In C, strings do not exist natively. To create one, you must use an array of type Char for 8 bit strings and an array of type Int for 16 bit strings. Since the size of strings can vary, you would indicate the end of a string by appending a '0' after the string.

For example, "Hi" would be encoded as

Char MyString[3];
MyString[0] = 72; //ASCII for 'H'
MyString[1] = 105; //ASCII for 'i'
MyString[2] = 0; //0 byte indicates end of string

Of course, you wouldn't build a string byte for byte like that. C includes many functions for handling strings automatically.

Char MyString[] = "Hi"; //Creates the MyString[3] and fills it with 72,105,0 for you

Remember that you will need one extra element in the array for the 0 element in C strings.

Why you would need them would mostly be because you are about to pass a string to a .dll or library that expects strings in C format, or write to a file in which the reading program would expect the data in C format. I really don't think that C strings and C Wstrings have much any other use in BlitzMax.

Brucey

(Posted 2013) [#3]

Generally you only need to convert Strings if something else needs them in a particular format (C string, UTF8 string, or wide string).
BlitzMax's Strings are stored internally as sets of 16-bit (short) characters. If you are converting to C strings, you need to be aware that character values over 255 will be truncated. So, standard ASCII is fine, but for international characters you may have issues. Most of the time it's probably not something you need to worry about though.

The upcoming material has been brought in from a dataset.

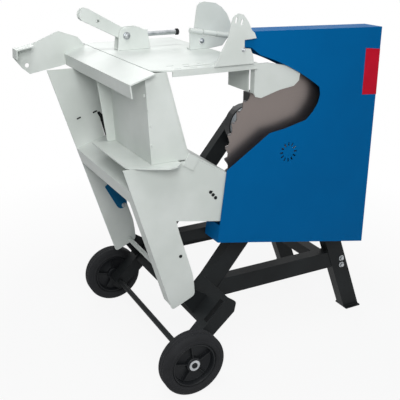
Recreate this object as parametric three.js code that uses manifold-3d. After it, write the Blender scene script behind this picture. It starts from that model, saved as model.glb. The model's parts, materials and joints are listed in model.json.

On Linux and OS X, filenames are in UTF-8 format, which is a special sequence of byte-size characters. BlitzMax provides conversion functions for UTF-8.
There are also formats such as wchar_t*, std::string, std::wstring, wxString, and a whole host of others used in the likes of C++ and various libraries, which you may come across on your travels in the realms of low-level land.

As Tom says, if you are only doing BlitzMax stuff, you'll rarely, if ever, need to know about anything other than the native String functionality.

Yasha

(Posted 2013) [#4]

The most sneaky difference is probably this, that TomToad touched on:

Since the size of strings can vary, you would indicate the end of a string by appending a '0' after the string.

i.e. C strings cannot contain the null byte. Whereas strings in Blitz and most other languages have no problem with this and can contain arbitrary data, and often do, when people (mis)use them as generic data banks. If you have null characters in your string, it will run into problems when it tries to go through C. It's therefore not a good idea to use C strings for general purpose binary data.

C's string operations are also pretty inefficient for related reasons (e.g. having to loop over every character to find out how long the string is). This also makes them hilariously unsafe when dealing with unverified data. Do avoid whenever possible.